Intrinsic Value Analysis
Grade: C
Valuation is where we see the most pressure, earning a C grade as the stock appears expensive compared to its own history. Alphabet’s Current PE ratio of 30.26 is now higher than its 5-year average of 24.11 and its 10-year average of 28.65. Even more striking is the Price to FCF ratio, which has spiked to 54.65, well above the 10-year average of 29.85.
When evaluating growth relative to price, the Non-GAAP PEG Ratio sits at 2.39. This is one of the highest among its direct peers, significantly above Nvidia (1.33), Amazon (1.44), and Meta (2.15). This high PEG suggests that much of the future AI growth is already priced into the stock.

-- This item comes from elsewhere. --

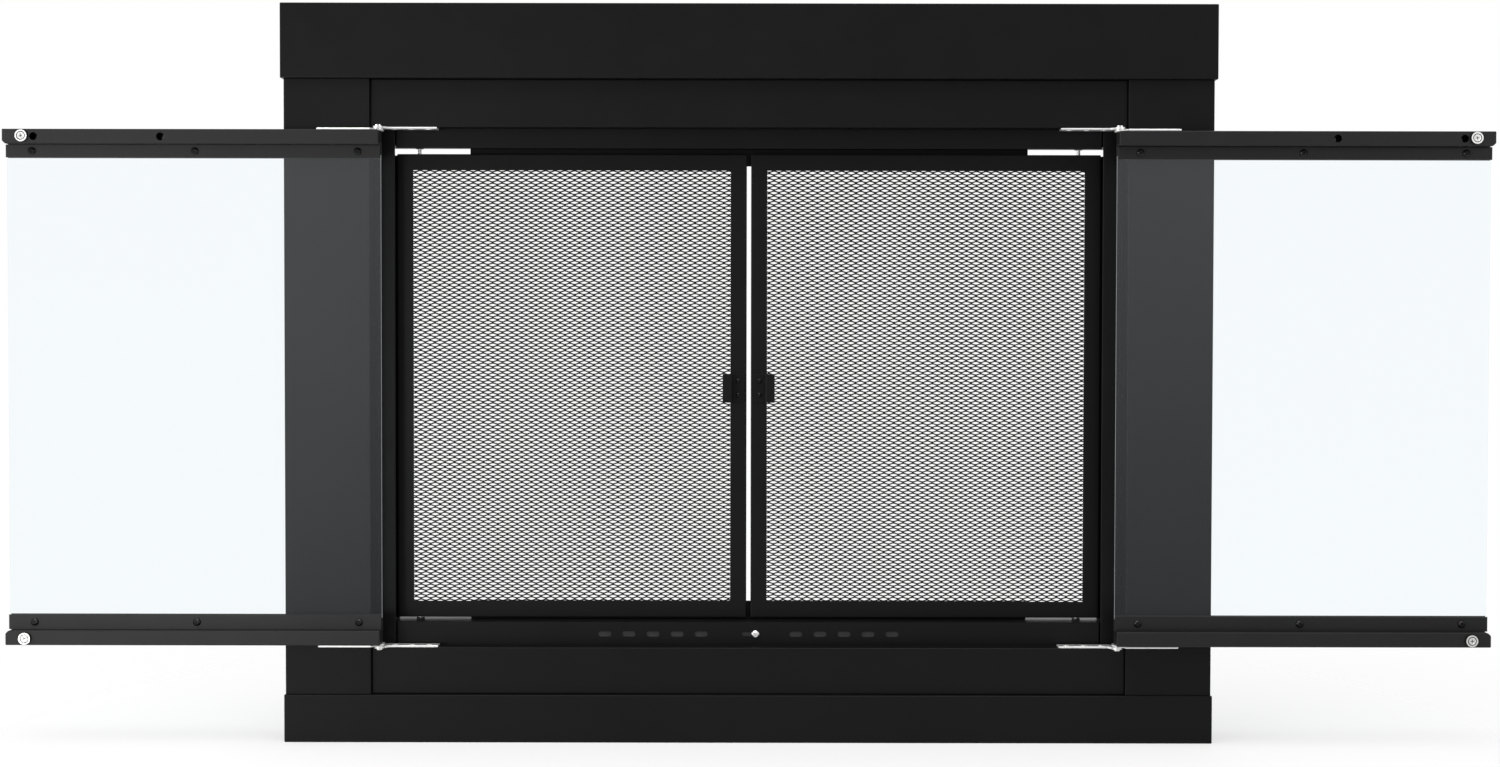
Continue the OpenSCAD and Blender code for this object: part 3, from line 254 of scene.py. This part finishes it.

Our intrinsic value models—including Graham’s formula, a DCF analysis, and multiples valuation—arrive at an intrinsic value of $299.11 per share. With the stock currently trading at approximately $331.33, this means that at current prices the company is overvalued
Conclusion
In conclusion, Alphabet remains a dominant global force with a robust, increasingly diversified business model (Grade B) and one of the world's strongest balance sheets (Grade B). However, excellent net income growth is currently offset by the stagnation in free cash flow and a valuation that has moved well beyond historical norms. With a PEG ratio of 2.39 and a negative margin of safety compared to our $299.11 intrinsic value (Grade C), the stock is currently trading at a premium. Given the massive 2026 CapEx requirements and ongoing regulatory volatility, our final recommendation is a HOLD. While Alphabet's long-term AI potential is immense, the current price leaves very little room for error.